Penultimate track, "Cold Sister," has another plodding would be heavy riff and some soaring lead guitar and a good vocal hook.

Album closer "Father Gun" illustrates the serious weakness in the Machineri musical template. The track revisits tuneless Sannie shouting about something or another she takes too seriously backed by some tasty Hendrixy guitar that seems to have no connection whatsoever with her vocal histrionics. It is dysfunctional and disconnected and irritating.


(July 2014(

By July 2014, when this outro is being written, Machineri has either broken up or is in hiatus and Sannie Fox has a solo career. It is probably typical of the modern music industry that bands are mostly just projects with limited life span and no expectation of, or even desire for, career longevity. Hit, git and split. The debut, and possibly only, album may then well be the only record we will ever have of the music Sannie Fox and Andre Geldenhuys made together.
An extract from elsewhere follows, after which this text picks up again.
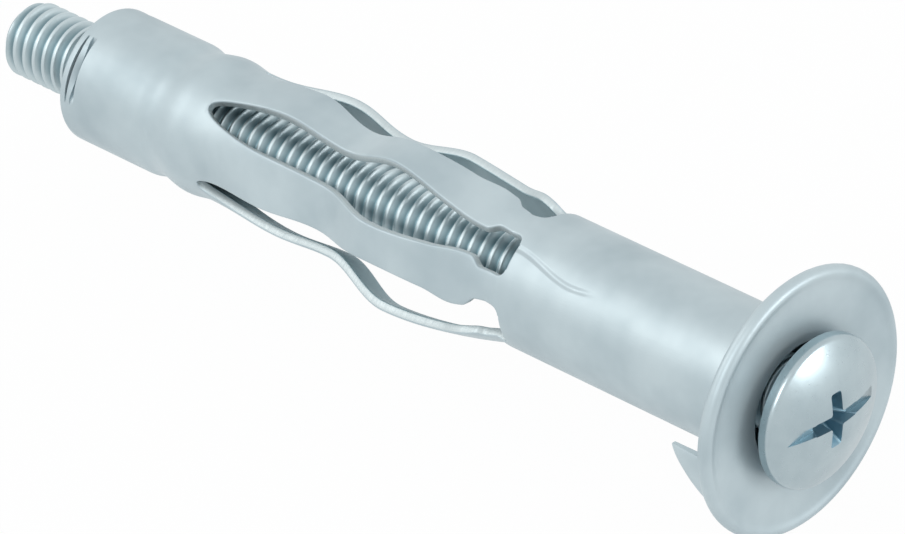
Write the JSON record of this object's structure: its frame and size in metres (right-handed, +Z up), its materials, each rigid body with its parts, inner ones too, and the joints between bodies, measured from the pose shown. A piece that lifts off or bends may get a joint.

Machineri was part of the South Africa blues rock revival and to their credit came to it from a completely different angle to the rest of the more traditionalist bands. The main ingredient in most in the music of their contemporaries is some element of heavy blues boogie and if Machineri employed some aspects of the heavy riff it was always just slightly skewed and off-centre. The main difference, thought, would be Sannie Fox as a female presence in an otherwise male dominated genre, barring Natasha Meister and Ann Jangle, perhaps, and the fact that the band either refused to or could not write tuneful songs with strong hooks. The performances on the album are strong and also forgettable. There are perhaps two, maximum three, really good songs on the album and the rest are no more than superior filler. Sannie and Andre had a high concept and presumably achieved their specific goal and made the record they wanted to make but I cannot see it on the list of "1000 South African rock albums you have to listen to before you die."